The final ten minutes of the game mostly consisted of the Penguins working on their defensive coverage, not surprising considering coach Sullivan was incredibly angry after the two Montreal shorthanded breakaways. The only good chances for Montreal over this stretch belonged to Galchenyuk as he created a mini-break that was easily stopped by Murray. The rest was the Habs cycling on the perimeter of the Penguins zone, nothing new as the game crawled to its end.
HabsWorld Habs 3 Stars of the Night
1st Star – Brendan Gallagher
Surprise, surprise. Gallagher’s still blocking shots, making plays on the power play, and getting points. This was the first period only in game 78 of a completely lost season where Gallagher still managed 30 goals. Leader indeed.
Stats: 2 assists, +1, 3 shots, 1 hit, 17:56 T.O.I.

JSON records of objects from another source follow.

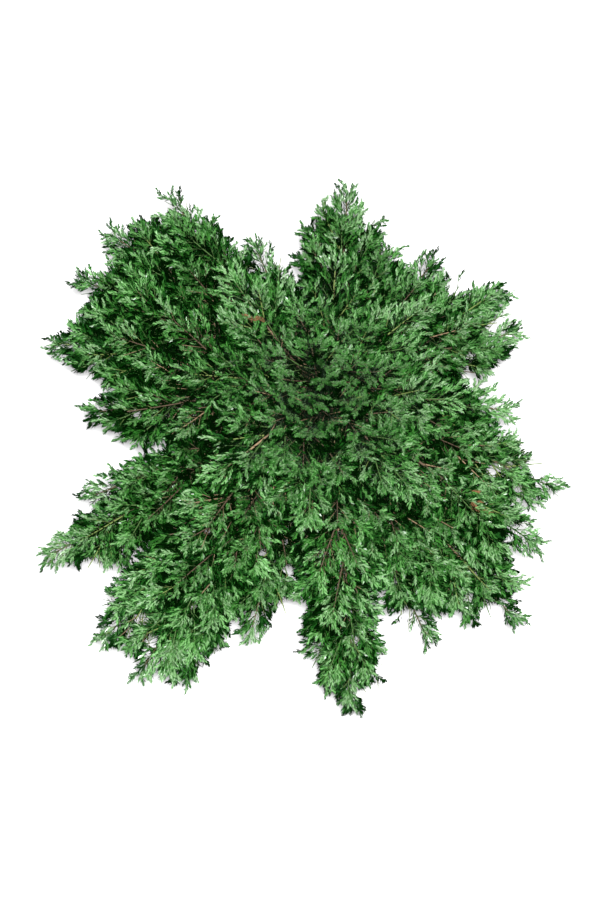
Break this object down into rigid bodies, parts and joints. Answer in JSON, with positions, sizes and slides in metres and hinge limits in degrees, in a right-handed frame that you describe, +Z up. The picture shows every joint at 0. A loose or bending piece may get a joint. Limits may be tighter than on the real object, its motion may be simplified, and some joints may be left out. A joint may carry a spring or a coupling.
{
  "type": "potted green carpet juniper",
  "caption": "Low spreading juniper shrub with needle-covered boughs that radiate and arch over the rim of a plain round tapered pot.",
  "frame": {"origin": "middle of the pot's flat underside", "axes": "+Z up, +Y to the north side of the plant, which is the top of the picture, +X to the picture's right"},
  "size_m": [0.5218, 0.5224, 0.3566],
  "materials": {
    "pot_plastic": "black moulded plastic, slightly satin",
    "compost": "dark crumbly bark compost",
    "bark": "brown bark, ridged and flaking",
    "foliage": "green needles, brighter at the shoot tips"
  },
  "bodies": {
    "root": {"bough_east": "bark", "bough_east_by_south": "bark", "bough_east_north_east": "bark", "bough_east_south_east": "bark", "bough_north": "bark", "bough_north_by_west": "bark", "bough_north_east": "bark", "bough_north_east_by_north": "bark", "bough_north_north_east": "bark", "bough_north_north_west": "bark", "bough_north_west": "bark", "bough_south": "bark", "bough_south_by_west": "bark", "bough_south_east": "bark", "bough_south_east_by_south": "bark", "bough_south_south_east": "bark", "bough_south_south_west": "bark", "bough_south_west": "bark", "bough_south_west_by_south": "bark", "bough_west": "bark", "bough_west_by_north": "bark", "bough_west_by_south": "bark", "bough_west_north_west": "bark", "bough_west_south_west": "bark", "compost": "compost", "foliage_crown_east": "foliage", "foliage_crown_north": "foliage", "foliage_crown_north_east": "foliage", "foliage_crown_north_west": "foliage", "foliage_crown_south": "foliage", "foliage_crown_south_east": "foliage", "foliage_crown_south_west": "foliage", "foliage_crown_top": "foliage", "foliage_crown_west": "foliage", "foliage_east": "foliage", "foliage_east_by_south": "foliage", "foliage_east_north_east": "foliage", "foliage_east_south_east": "foliage", "foliage_north": "foliage", "foliage_north_by_west": "foliage", "foliage_north_east": "foliage", "foliage_north_east_by_north": "foliage", "foliage_north_north_east": "foliage", "foliage_north_north_west": "foliage", "foliage_north_west": "foliage", "foliage_south": "foliage", "foliage_south_by_west": "foliage", "foliage_south_east": "foliage", "foliage_south_east_by_south": "foliage", "foliage_south_south_east": "foliage", "foliage_south_south_west": "foliage", "foliage_south_west": "foliage", "foliage_south_west_by_south": "foliage", "foliage_west": "foliage", "foliage_west_by_north": "foliage", "foliage_west_by_south": "foliage", "foliage_west_north_west": "foliage", "foliage_west_south_west": "foliage", "pot": "pot_plastic", "trunk": "bark"}
  },
  "joints": []
}
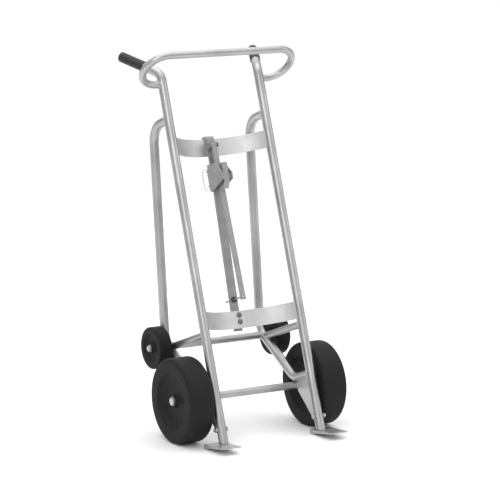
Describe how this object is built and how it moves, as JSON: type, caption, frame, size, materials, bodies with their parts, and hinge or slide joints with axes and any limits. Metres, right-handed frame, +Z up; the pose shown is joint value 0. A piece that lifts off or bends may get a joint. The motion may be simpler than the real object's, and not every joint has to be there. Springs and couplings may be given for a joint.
{
  "type": "drum dolly",
  "caption": "Pipe-frame drum hand truck with bowed bands, wedge toes, a sliding chime hook on a hinged bar, a hand loop, grips and four wheels.",
  "frame": {"origin": "on the floor at the middle of the overall length and width", "axes": "+X across the rails, to the right of a viewer facing the load side; +Y from the load side to the operator; +Z up"},
  "size_m": [0.6424, 0.7093, 1.3659],
  "materials": {
    "bright_pipe": "satin",
    "band_steel": "satin",
    "grey_steel": "matte",
    "forged_toe": "rough",
    "grip_rubber": "matte",
    "tyre_rubber": "matte",
    "wheel_centre": "satin",
    "zinc_hardware": "satin"
  },
  "bodies": {
    "frame": {"left_rail": "bright_pipe", "right_rail": "bright_pipe", "handle_loop": "bright_pipe", "left_rear_tube": "bright_pipe", "right_rear_tube": "bright_pipe", "left_brace": "bright_pipe", "right_brace": "bright_pipe", "axle_tube": "bright_pipe", "rear_cross_tube": "bright_pipe", "upper_drum_band": "band_steel", "lower_drum_band": "band_steel", "left_gusset": "band_steel", "right_gusset": "band_steel", "hook_mast": "grey_steel", "hinge_lugs": "grey_steel", "left_toe": "forged_toe", "right_toe": "forged_toe", "left_grip": "grip_rubber", "right_grip": "grip_rubber", "mast_bush": "grip_rubber", "main_axle": "zinc_hardware", "rear_axle": "zinc_hardware", "axle_caps": "zinc_hardware", "axle_washers": "zinc_hardware", "axle_spacers": "zinc_hardware", "toe_bolts": "zinc_hardware", "toe_nuts": "zinc_hardware", "mast_bolts": "zinc_hardware", "mast_nuts": "zinc_hardware", "mast_spacers": "zinc_hardware", "hinge_pin": "zinc_hardware"},
    "left_main_wheel": {"left_main_tyre": "tyre_rubber", "left_main_hub": "wheel_centre", "left_main_bearings": "zinc_hardware"},
    "left_rear_wheel": {"left_rear_tyre": "tyre_rubber", "left_rear_hub": "wheel_centre", "left_rear_bearings": "zinc_hardware"},
    "right_main_wheel": {"right_main_tyre": "tyre_rubber", "right_main_hub": "wheel_centre", "right_main_bearings": "zinc_hardware"},
    "right_rear_wheel": {"right_rear_tyre": "tyre_rubber", "right_rear_hub": "wheel_centre", "right_rear_bearings": "zinc_hardware"},
    "hook_bar_assembly": {"hook_bar": "grey_steel", "guide_rod": "zinc_hardware", "rod_clip": "zinc_hardware"},
    "hook_slider": {"chime_hook": "grey_steel", "guide_pins": "zinc_hardware"},
    "ring": {"pull_ring": "zinc_hardware"}
  },
  "joints": [
    {"name": "left_main_wheel_spin", "type": "hinge", "parent": "frame", "child": "left_main_wheel", "pos_m": [-0.2727, -0.1005, 0.1524], "axis": [1, 0, 0], "continuous": true},
    {"name": "left_rear_wheel_spin", "type": "hinge", "parent": "frame", "child": "left_rear_wheel", "pos_m": [-0.2476, 0.13872, 0.29462], "axis": [1, 0, 0], "continuous": true},
    {"name": "right_main_wheel_spin", "type": "hinge", "parent": "frame", "child": "right_main_wheel", "pos_m": [0.2727, -0.1005, 0.1524], "axis": [1, 0, 0], "continuous": true},
    {"name": "right_rear_wheel_spin", "type": "hinge", "parent": "frame", "child": "right_rear_wheel", "pos_m": [0.2476, 0.13872, 0.29462], "axis": [1, 0, 0], "continuous": true},
    {"name": "hook_bar_swing", "type": "hinge", "parent": "frame", "child": "hook_bar_assembly", "pos_m": [0, 0.15389, 1.01198], "axis": [1, 0, 0], "range_deg": [0, 2], "stiffness_Nm_per_rad": 40, "springref_deg": -5.73},
    {"name": "chime_hook_slide", "type": "slide", "parent": "hook_bar_assembly", "child": "hook_slider", "axis": [0, 0.37, 0.9291], "range_m": [-0.3, 0.02]},
    {"name": "pull_ring_swing", "type": "hinge", "parent": "hook_slider", "child": "ring", "pos_m": [-0.0195, 0.15948, 0.88741], "axis": [0, 0.335, 0.9422], "range_deg": [0, 80]}
  ]
}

2nd Star – Alex Galchenyuk
Does Galchenyuk need to play this way when the games count next season before the fan base truly believes that he’s turned the corner? Absolutely. Despite this, Galchenyuk absolutely buying into Julien’s way of playing must be seen as one of the few positives to come out of this season, right? Renewed hope for the 3rd overall pick in 2012 can only be a positive heading into next season. Another strong all-around game from Galchenyuk.
Stats: 1 assist, 0 rating, 1 shot, 14:35 T.O.I.
3rd Star – Jonathan Drouin
Drouin has been playing great for the last little bit and tonight was no different. In a night filled with little positives, his gorgeous shot in the final minute of the first period really stands out as one of the few good moments.
Stats: 1 goal, 0 rating, 2 shots, 17:16 T.O.I.
Honourable Mention – Paul Byron
The effort level of Byron is as constant as Gallagher, and tonight was no different. He rounds out the four players who have easily been the best and most consistent Habs since the All-Star break.
Stats: 1 assist, 0 rating, 4 shots, 4 hits, 17:52 T.O.I.